**Exercise objective:** Starting at the top of the records, output every line through the one that contains "const PRESSED_HALF_HEIGHT = 3.1;", keeping each exactly as it appears.

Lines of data

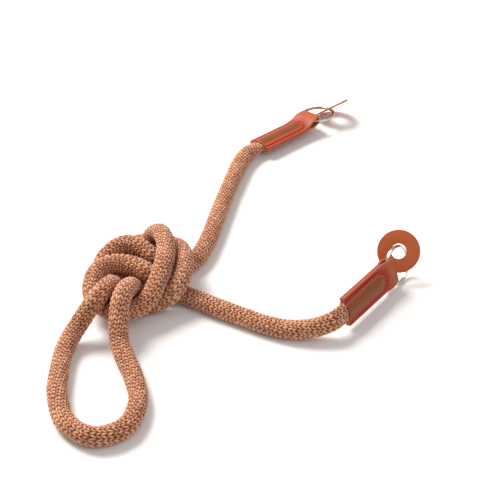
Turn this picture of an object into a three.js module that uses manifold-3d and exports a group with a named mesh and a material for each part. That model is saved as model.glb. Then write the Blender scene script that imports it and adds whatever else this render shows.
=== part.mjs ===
// A round rope strap, folded double and tied in one overhand knot that leaves a loop.
// Each end of the rope sits in a folded leather end, whose fold holds a split ring,
// and a round leather guard disc is threaded on each ring.
// Millimetres, +Z up. The strap lies on the plane z = 0.

import * as THREE from "three";
import { LoftGeometry } from "three/addons/geometries/LoftGeometry.js";
import { mergeVertices } from "three/addons/utils/BufferGeometryUtils.js";
import Module from "manifold-3d";

const wasm = await Module();
wasm.setup();

// Rope: 12.4 mm over the knitted stitches, 12 mm where strands press on each other in the knot.
const ROPE_DIAMETER = 12.4;
const ROPE_PRESSED = 0.97;
const ROPE_SIDES = 10;
const STEPS_PER_POINT = 2;
const ROPE_IN_LEATHER = 34;

// The rope's ends are pressed flat between the leathers, from this far before the mouth.
const PRESS_START = -16;
const PRESSED_HALF_WIDTH = 7.4;
const PRESSED_HALF_HEIGHT = 3.1;

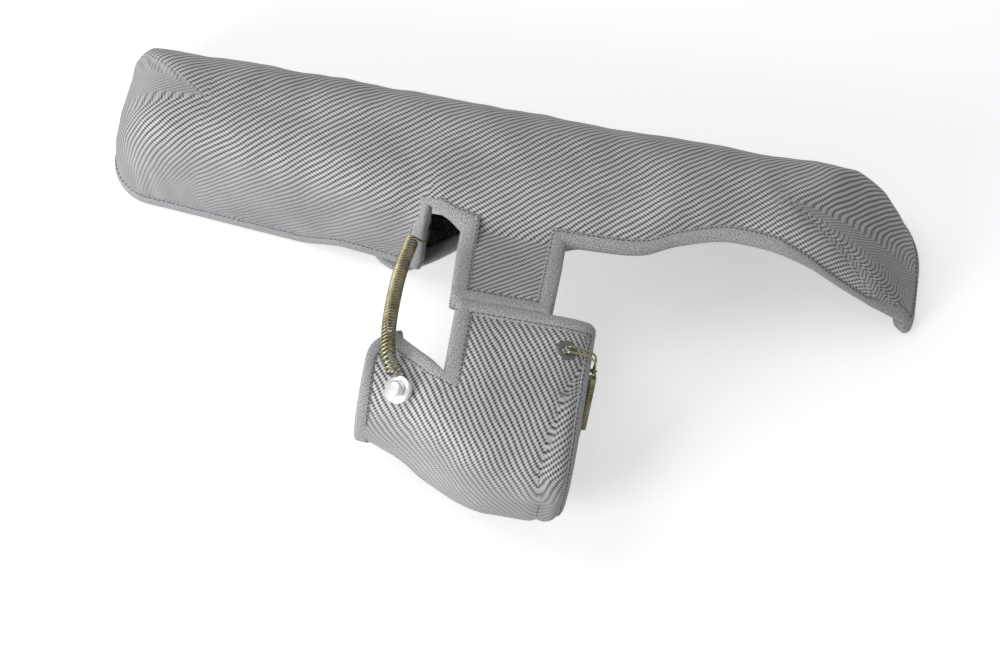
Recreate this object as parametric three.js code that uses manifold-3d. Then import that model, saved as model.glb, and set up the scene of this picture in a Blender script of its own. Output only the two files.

**Worked answer:**
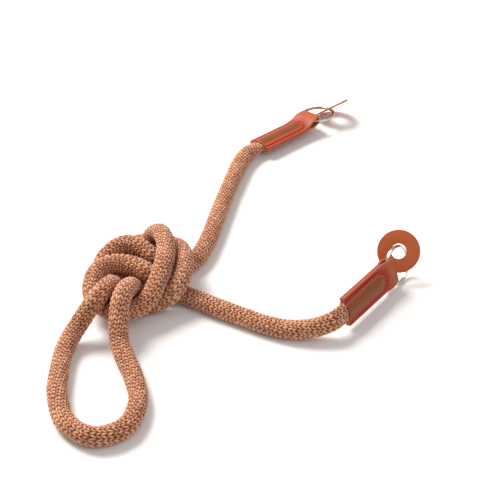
Turn this picture of an object into a three.js module that uses manifold-3d and exports a group with a named mesh and a material for each part. That model is saved as model.glb. Then write the Blender scene script that imports it and adds whatever else this render shows.
=== part.mjs ===
// A round rope strap, folded double and tied in one overhand knot that leaves a loop.
// Each end of the rope sits in a folded leather end, whose fold holds a split ring,
// and a round leather guard disc is threaded on each ring.
// Millimetres, +Z up. The strap lies on the plane z = 0.

import * as THREE from "three";
import { LoftGeometry } from "three/addons/geometries/LoftGeometry.js";
import { mergeVertices } from "three/addons/utils/BufferGeometryUtils.js";
import Module from "manifold-3d";

const wasm = await Module();
wasm.setup();

// Rope: 12.4 mm over the knitted stitches, 12 mm where strands press on each other in the knot.
const ROPE_DIAMETER = 12.4;
const ROPE_PRESSED = 0.97;
const ROPE_SIDES = 10;
const STEPS_PER_POINT = 2;
const ROPE_IN_LEATHER = 34;

// The rope's ends are pressed flat between the leathers, from this far before the mouth.
const PRESS_START = -16;
const PRESSED_HALF_WIDTH = 7.4;
const PRESSED_HALF_HEIGHT = 3.1;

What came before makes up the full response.